Another idea is to calculate distance from every drawing point of the surface to the observer and make sure to draw only that point that is visible of the surface that is CLOSEST to the observer... but how?
Given a number of curves,include line segments and circular arcs, how to compute the total OBB of all curves?
It seems that the union of each OBB of the individual curves does not right, it's not the minimal coverage.
Check this picture, how to compute the red box?
you should also add the input in vector form so we can test on your data ... I would approach like this:
find center of axis aligned bbox O(n)
compute max distance in each angle O(n)
just create table for enough m angles (like 5 deg step so m = 360/5) where for each angle section you remember max distant point distance only.
compute max perpendicular distance for each rotation O(m^2)
so for each angle section compute value that is:
value[actual_section] = max(distance[i]*cos(section_angle[i]-section_angle[actual_section]))
where i covers +/- 90 deg around actual section angle so now you got max perpendicular distances for each angle...
pick best solution O(m)
so look all rotations from 0 to 90 degrees and remember the one that has minimal OBB area.
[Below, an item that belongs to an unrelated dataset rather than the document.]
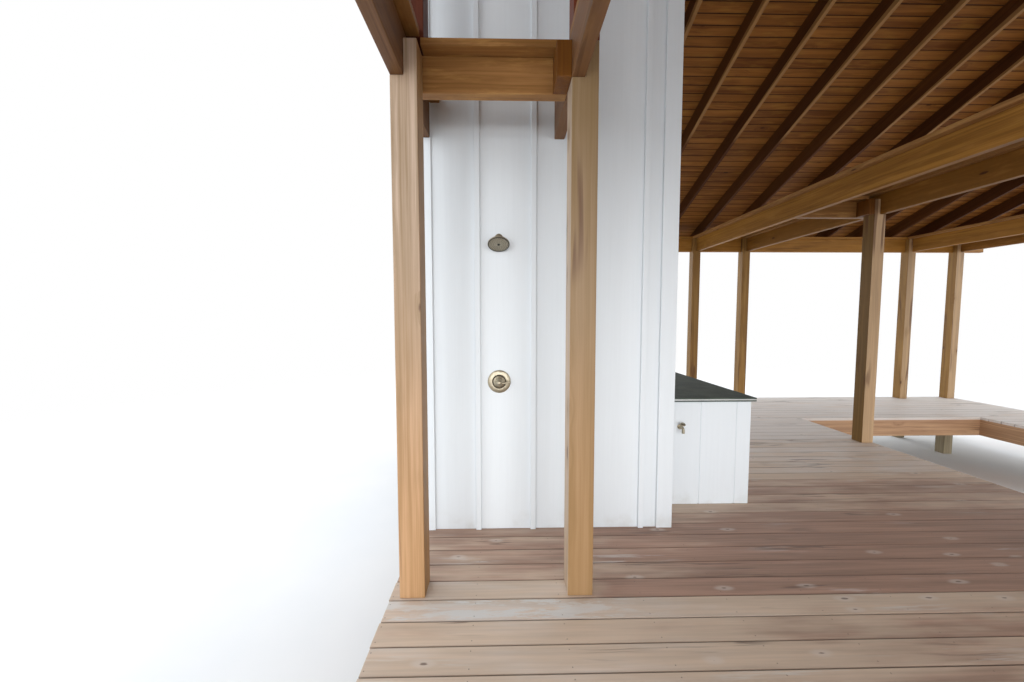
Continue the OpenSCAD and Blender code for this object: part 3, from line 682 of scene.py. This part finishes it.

Just to be sure the OBB is aligned to section angle and size of axises is the value of that angle and all the 90 deg increments... around center
This will not result in optimal solution but very close to it. To improve precision you can use more angle sections or even recursively search around found solution with smaller and smaller angle step (no need to compute the other angle areas after first run.
[Edit1]
I tried to code this in C++ as proof of concept and use your image (handled as set of points) as input so here the result so you got something to compare to (for debugging purposes)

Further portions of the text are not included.